= Exercise prompt =
Quote the lines that run from the line containing "const analyzer = new THREE.Group();" down to the line containing "obj.parent = None". Include both of those lines, reproduce each exactly, and omit everything else.

* BEGIN Data lines *

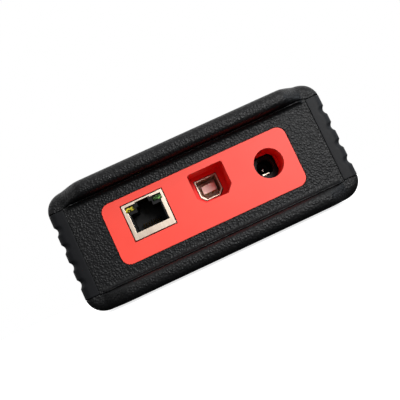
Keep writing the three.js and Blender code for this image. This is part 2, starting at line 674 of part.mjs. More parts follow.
// A leaf that bows up from the floor of the barrel and presses on the plug's sleeve.
function dcSpringLeaf() {
  const { width, thickness, frontDepth, length, bow } = dcSpring;
  const floor = dcJack.centerZ - Math.sqrt((dcBarrel.diameter / 2) ** 2 - (width / 2) ** 2) + gap;
  const outline = polygon([
    [frontDepth, floor],
    [frontDepth + length / 2, floor + bow],
    [frontDepth + length, floor],
    [frontDepth + length, floor + thickness],
    [frontDepth + length / 2, floor + bow + thickness],
    [frontDepth, floor + thickness],
  ]);
  return alongX(outline, dcJack.centerX - width / 2, dcJack.centerX + width / 2);
}

// ---- probe header and its latches, in the probe end's frame ----

function probeHeaderShroud() {
  const earX = headerHalfSpan + headerEnd.earReach;
  const halfZ = header.height / 2;
  const innerZ = halfZ - headerMouth.wall;
  const coreX = headerHalfSpan - headerEnd.wallInset + header.pitch / 2 + gap;
  const front = -headerMouth.reach;
  const channelEnd = headerEnd.toeFloorDepth;
  const { depth } = header;
  const bottom = headerZ - halfZ;
  const top = headerZ + halfZ;
  const core = block(-headerHalfSpan, headerHalfSpan, front, depth, bottom, top);
  const ears = block(-earX, earX, headerEnd.earDepth, depth, bottom, top);
  const far = earX + beyond;
  const { floorDepth } = headerMouth;
  const mouth = block(-far, far, front - beyond, floorDepth, headerZ - innerZ, headerZ + innerZ);
  const toeRooms = signs.map((side) => {
    const inner = side * coreX;
    const outer = side * far;
    const [x0, x1] = [Math.min(inner, outer), Math.max(inner, outer)];
    return block(x0, x1, front - beyond, channelEnd, headerZ - innerZ, headerZ + innerZ);
  });
  const pinHoleDiameter = latch.trunnion + 2 * latch.trunnionGap;
  const pinHoles = signs.map((side) => rodZ(
    pinHoleDiameter, bottom - beyond, top + beyond, side * latchPivotX, latch.pivotDepth, roundSides,
  ));
  const keyHalf = headerMouth.keyWidth / 2;
  const key = block(-keyHalf, keyHalf, front - beyond, floorDepth, bottom - beyond, headerZ);
  return core.add(ears).subtract(joined([mouth, key, ...toeRooms, ...pinHoles]));
}

// A lever with a hook over the socket's shoulder and a toe that pushes the socket out.
function ejectorLatch() {
  const halfZ = header.height / 2 - headerMouth.wall - gap / 2;
  const half = latch.thickness / 2;
  const tip = -latch.reach;
  const hookBack = -headerMouth.reach - latchHook.frontGap;
  const toeFront = latch.pivotDepth + latchToe.drop;
  const toeBack = toeFront + latchToe.depth;
  const outline = polygon([
    [half, toeBack - half],
    [half - latchToe.drop - half / 2, toeBack],
    [-latchToe.inward, toeBack],
    [-latchToe.inward, toeFront],
    [-half, toeFront],
    [-half, hookBack],
    [-half - latchHook.inward, hookBack],
    [-half - latchHook.inward, hookBack - latchHook.depth / 2],
    [-half, hookBack - latchHook.depth],
    [-half, tip],
    [half / 2, tip],
    [half, tip + half],
  ]);
  const lever = alongZ(outline, headerZ - halfZ, headerZ + halfZ);
  const pinHalf = header.height / 2 - gap / 2;
  const pin = rodZ(latch.trunnion, headerZ - pinHalf, headerZ + pinHalf, 0, latch.pivotDepth, roundSides);
  return lever.add(pin);
}

function statusLightPipe() {
  const { diameter, proud, length, centerX, centerZ } = statusLight;
  return rodY(diameter, -proud, length, centerX, centerZ, smallRoundSides);
}

// ---- boards and what stands on them ----

// A board with a notch in its front edge, which clears the bezel's duct.
function circuitBoard(z0, notch) {
  const outline = roundedRectangle(boardHalfWidth, boardHalfLength, board.cornerRadius);
  const plate = alongZ(outline, z0, z0 + board.thickness);
  const holes = corners.map(([sideX, sideY]) => rodZ(
    standoffSeat.hole, z0 - beyond, z0 + board.thickness + beyond, sideX * standoffX, sideY * standoffY,
  ));
  const half = notch.halfWidth + board.notchGap;
  const notchBack = notch.depth + board.notchGap - faceY;
  const cut = block(
    notch.x - half, notch.x + half, -halfLength, notchBack, z0 - beyond, z0 + board.thickness + beyond,
  );
  return plate.subtract(joined([...holes, cut]));
}

// A hexagonal spacer with a threaded stud below and a threaded socket above.
function hexStandoff() {
  const bottom = powerBoardZ + gap;
  const top = mainBoardZ - gap;
  const radius = standoff.acrossFlats / Math.sqrt(3);
  const body = new THREE.CylinderGeometry(radius, radius, top - bottom, hexagonSides);
  body.rotateX(Math.PI / 2).translate(0, 0, (top + bottom) / 2);
  const stud = rodZ(standoff.stud, bottom - standoff.studLength, bottom + gap, 0, 0);
  const socket = rodZ(standoffSeat.hole, top - standoff.socketDepth, top + beyond, 0, 0);
  return toSolid(body).add(stud).subtract(socket);
}

function chip(part, z) {
  const width = part.width ?? part.size;
  const length = part.length ?? part.size;
  return block(-width / 2, width / 2, -length / 2, length / 2, z, z + part.height);
}

function finnedHeatsink(z) {
  const half = heatsink.size / 2;
  const base = block(-half, half, -half, half, z, z + heatsink.base);
  const step = (heatsink.size - heatsink.finThickness) / (heatsink.fins - 1);
  const fins = Array.from({ length: heatsink.fins }, (_, index) => {
    const x0 = index * step - half;
    return block(x0, x0 + heatsink.finThickness, -half, half, z + heatsink.base / 2, z + heatsink.height);
  });
  return joined([base, ...fins]);
}

function canCapacitor(z) {
  const radius = capacitor.diameter / 2;
  const top = capacitor.height;
  return turned([
    [0, 0],
    [radius, 0],
    [radius, top * canBead.low],
    [radius * canBead.neck, top * canBead.middle],
    [radius, top * canBead.high],
    [radius, top * canTop.start],
    [radius * canTop.radius, top],
    [0, top],
  ]).translate([0, 0, z]);
}

function powerInductor(z) {
  const half = inductor.size / 2;
  const cut = half - inductor.chamfer;
  const outline = polygon([
    [half, cut], [cut, half], [-cut, half], [-half, cut],
    [-half, -cut], [-cut, -half], [cut, -half], [half, -cut],
  ]);
  return alongZ(outline, z, z + inductor.height);
}

// The lower half of the board-to-board connector, with its posts standing in one moulded strip.
function stackingHeader() {
  const halfX = (stack.columns * stack.pitch) / 2;
  const halfY = (stack.rows * stack.pitch) / 2;
  const half = stackHeader.post / 2;
  const z = powerBoardZ + gap;
  const postFoot = z + stackHeader.base / 2;
  const postTop = z + stackHeader.base + stackHeader.postReach;
  const strip = block(-halfX, halfX, -halfY, halfY, z, z + stackHeader.base);
  const posts = [];
  for (let column = 0; column < stack.columns; column += 1) {
    for (let row = 0; row < stack.rows; row += 1) {
      const x = (column + 1 / 2) * stack.pitch - halfX;
      const y = (row + 1 / 2) * stack.pitch - halfY;
      posts.push(block(x - half, x + half, y - half, y + half, postFoot, postTop));
    }
  }
  return joined([strip, ...posts]);
}

function stackingSocket() {
  const halfX = (stack.columns * stack.pitch) / 2;
  const halfY = (stack.rows * stack.pitch) / 2;
  const top = mainBoardZ - gap;
  const bottom = top - stackSocket.height;
  const body = block(-halfX, halfX, -halfY, halfY, bottom, top);
  const wall = (stack.pitch - stackHeader.post) / 2 - gap;
  const roof = top - stackSocket.roof;
  const innerX = halfX - wall;
  const innerY = halfY - wall;
  return body.subtract(block(-innerX, innerX, -innerY, innerY, bottom - beyond, roof));
}

// ---- assembly ----

function caseAssembly() {
  const group = new THREE.Group();
  const skin = caseSkin();
  const rightGrip = node('right_grip', sideGrip(), gripElastomer);
  const leftGrip = node('left_grip', sideGrip(), gripElastomer);
  leftGrip.rotation.z = Math.PI;
  group.add(node('top_shell', topShell(skin), blackAbs));
  group.add(node('bottom_shell', bottomShell(skin), blackAbs));
  group.add(rightGrip, leftGrip);
  corners.forEach(([sideX, sideY], index) => {
    const { length, shank, head, headHeight } = caseScrew;
    const screwSolid = machineScrew(length, shank, head, headHeight);
    const screw = node(`case_screw_${index + 1}`, screwSolid, zincSteel);
    const seatZ = caseScrewSeat.recess - halfHeight - gap;
    screw.rotation.x = Math.PI;
    screw.position.set(sideX * caseScrewX, sideY * caseScrewY, seatZ + length);
    const pad = node(`foot_${index + 1}`, rubberFoot(), blackRubber);
    pad.position.set(sideX * (halfWidth - foot.insetX), sideY * (faceY - foot.insetY), -midHeight);
    group.add(screw, pad);
  });
  return group;
}

function connectorEnd() {
  const group = new THREE.Group();
  group.add(node('connector_end_panel', endPanel(), blackAbs));
  group.add(node('connector_bezel', connectorBezel(), redAbs));
  group.add(node('rj45_shield', rj45Shield(), tinPlate));
  group.add(node('rj45_housing', rj45Housing(), blackNylon));
  for (let index = 0; index < rj45Contact.count; index += 1) {
    group.add(node(`rj45_contact_${index + 1}`, rj45ContactWire(index), goldPlate));
  }
  group.add(node('rj45_yellow_light', rj45Lens(-1), amberLens));
  group.add(node('rj45_green_light', rj45Lens(1), greenLens));
  group.add(node('usb_shell', usbShellBody(), tinPlate));
  group.add(node('usb_insulator', usbInsulator(), creamNylon));
  group.add(node('dc_jack_body', dcJackBody(), blackNylon));
  group.add(node('dc_center_pin', dcCenterPin(), plainSteel));
  group.add(node('dc_spring_contact', dcSpringLeaf(), tinPlate));
  group.position.y = -faceY;
  return group;
}

// The probe end is turned round, so its own +X side is the case's left side.
function probeEnd() {
  const group = new THREE.Group();
  const leftLatch = node('left_ejector_latch', ejectorLatch(), blackNylon);
  leftLatch.position.x = latchPivotX;
  const rightLatch = node('right_ejector_latch', ejectorLatch().mirror([1, 0, 0]), blackNylon);
  rightLatch.position.x = -latchPivotX;
  group.add(node('probe_end_panel', endPanel(), blackAbs));
  group.add(node('probe_bezel', probeBezel(), redAbs));
  group.add(node('probe_header_shroud', probeHeaderShroud(), blackNylon));
  group.add(leftLatch, rightLatch);
  group.add(node('status_light_pipe', statusLightPipe(), clearLens));
  group.rotation.z = Math.PI;
  group.position.y = faceY;
  return group;
}

function boardStack() {
  const group = new THREE.Group();
  const deckZ = mainBoardZ + board.thickness + gap;
  const lowDeckZ = powerBoardZ + gap;
  const onBoard = (name, solid, look, x, y) => {
    const mesh = node(name, solid, look);
    mesh.position.set(x, y, 0);
    group.add(mesh);
  };
  const usbDuctHalf = usbDuct.halfWidth + usbDuctShell.wall;
  const dcDuctHalf = dcDuct.diameter / 2 + dcDuct.wall;
  const usbDuctEnd = usbDuctShell.depth + usbDuctShell.floor;
  const usbNotch = { x: usb.centerX, halfWidth: usbDuctHalf, depth: usbDuctEnd };
  const dcNotch = { x: dcJack.centerX, halfWidth: dcDuctHalf, depth: dcJack.frontDepth };
  onBoard('main_board', circuitBoard(mainBoardZ, usbNotch), boardLaminate, 0, 0);
  onBoard('power_board', circuitBoard(powerBoardZ - board.thickness, dcNotch), boardLaminate, 0, 0);
  corners.forEach(([sideX, sideY], index) => {
    const { length, shank, head, headHeight } = boardScrew;
    const seated = machineScrew(length, shank, head, headHeight).translate([0, 0, deckZ - length]);
    onBoard(`board_standoff_${index + 1}`, hexStandoff(), brass, sideX * standoffX, sideY * standoffY);
    onBoard(`board_screw_${index + 1}`, seated, zincSteel, sideX * standoffX, sideY * standoffY);
  });
  onBoard('fpga', chip(fpga, deckZ), chipPackage, fpga.x, fpga.y);
  onBoard('fpga_heatsink', finnedHeatsink(deckZ + fpga.height + gap), aluminium, fpga.x, fpga.y);
  for (let index = 0; index < memoryChip.count; index += 1) {
    const side = signs[index];
    const chipX = side * memoryChip.x;
    onBoard(`memory_chip_${index + 1}`, chip(memoryChip, deckZ), chipPackage, chipX, memoryChip.y);
  }
  onBoard('ethernet_chip', chip(ethernetChip, deckZ), chipPackage, ethernetChip.x, ethernetChip.y);
  onBoard('usb_controller', chip(usbChip, deckZ), chipPackage, usbChip.x, usbChip.y);
  onBoard('clock_oscillator', chip(oscillator, deckZ), plainSteel, oscillator.x, oscillator.y);
  onBoard('power_inductor', powerInductor(lowDeckZ), ferrite, inductor.x, inductor.y);
  onBoard('input_capacitor', canCapacitor(lowDeckZ), aluminium, capacitor.x, capacitor.y);
  onBoard('power_regulator', chip(regulator, lowDeckZ), chipPackage, regulator.x, regulator.y);
  onBoard('stacking_header', stackingHeader(), blackNylon, stack.x, stack.y);
  onBoard('stacking_socket', stackingSocket(), blackNylon, stack.x, stack.y);
  return group;
}

const analyzer = new THREE.Group();
analyzer.position.z = midHeight;
analyzer.add(caseAssembly(), connectorEnd(), probeEnd(), boardStack());

export default analyzer;
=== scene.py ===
import json
import math

import bmesh
import bpy
from mathutils import Matrix, Vector


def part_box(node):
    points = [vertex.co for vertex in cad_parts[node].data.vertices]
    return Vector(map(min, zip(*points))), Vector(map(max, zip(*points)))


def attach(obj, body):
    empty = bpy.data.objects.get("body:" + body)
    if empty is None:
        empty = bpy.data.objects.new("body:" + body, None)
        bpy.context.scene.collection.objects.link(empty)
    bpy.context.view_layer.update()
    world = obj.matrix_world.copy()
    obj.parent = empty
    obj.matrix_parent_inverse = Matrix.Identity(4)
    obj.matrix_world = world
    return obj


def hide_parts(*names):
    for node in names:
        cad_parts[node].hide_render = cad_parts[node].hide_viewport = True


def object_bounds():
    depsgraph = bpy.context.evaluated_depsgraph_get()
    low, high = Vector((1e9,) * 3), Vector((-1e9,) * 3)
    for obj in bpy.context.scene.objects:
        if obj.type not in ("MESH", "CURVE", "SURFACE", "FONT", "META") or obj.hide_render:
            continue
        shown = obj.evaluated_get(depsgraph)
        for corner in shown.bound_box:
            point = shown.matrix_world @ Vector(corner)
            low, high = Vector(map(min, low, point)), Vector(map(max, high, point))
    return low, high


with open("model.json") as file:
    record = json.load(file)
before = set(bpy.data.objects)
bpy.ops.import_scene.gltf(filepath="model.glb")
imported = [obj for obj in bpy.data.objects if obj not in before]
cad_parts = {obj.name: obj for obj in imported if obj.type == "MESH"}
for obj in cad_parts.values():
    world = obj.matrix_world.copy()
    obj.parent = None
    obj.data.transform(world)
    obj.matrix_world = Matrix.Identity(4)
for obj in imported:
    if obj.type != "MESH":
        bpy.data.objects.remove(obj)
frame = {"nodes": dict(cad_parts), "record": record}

mm = 0.001
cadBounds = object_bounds()
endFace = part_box("connector_bezel")[0].y  # the plane of the socket end
gripLow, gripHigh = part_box("right_grip")
middle = Vector((0, 0, (gripLow.z + gripHigh.z) / 2))  # half way up the case
print("frame loaded")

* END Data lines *

= Result of the task =
const analyzer = new THREE.Group();
analyzer.position.z = midHeight;
analyzer.add(caseAssembly(), connectorEnd(), probeEnd(), boardStack());

export default analyzer;
=== scene.py ===
import json
import math

import bmesh
import bpy
from mathutils import Matrix, Vector


def part_box(node):
    points = [vertex.co for vertex in cad_parts[node].data.vertices]
    return Vector(map(min, zip(*points))), Vector(map(max, zip(*points)))


def attach(obj, body):
    empty = bpy.data.objects.get("body:" + body)
    if empty is None:
        empty = bpy.data.objects.new("body:" + body, None)
        bpy.context.scene.collection.objects.link(empty)
    bpy.context.view_layer.update()
    world = obj.matrix_world.copy()
    obj.parent = empty
    obj.matrix_parent_inverse = Matrix.Identity(4)
    obj.matrix_world = world
    return obj


def hide_parts(*names):
    for node in names:
        cad_parts[node].hide_render = cad_parts[node].hide_viewport = True


def object_bounds():
    depsgraph = bpy.context.evaluated_depsgraph_get()
    low, high = Vector((1e9,) * 3), Vector((-1e9,) * 3)
    for obj in bpy.context.scene.objects:
        if obj.type not in ("MESH", "CURVE", "SURFACE", "FONT", "META") or obj.hide_render:
            continue
        shown = obj.evaluated_get(depsgraph)
        for corner in shown.bound_box:
            point = shown.matrix_world @ Vector(corner)
            low, high = Vector(map(min, low, point)), Vector(map(max, high, point))
    return low, high


with open("model.json") as file:
    record = json.load(file)
before = set(bpy.data.objects)
bpy.ops.import_scene.gltf(filepath="model.glb")
imported = [obj for obj in bpy.data.objects if obj not in before]
cad_parts = {obj.name: obj for obj in imported if obj.type == "MESH"}
for obj in cad_parts.values():
    world = obj.matrix_world.copy()
    obj.parent = None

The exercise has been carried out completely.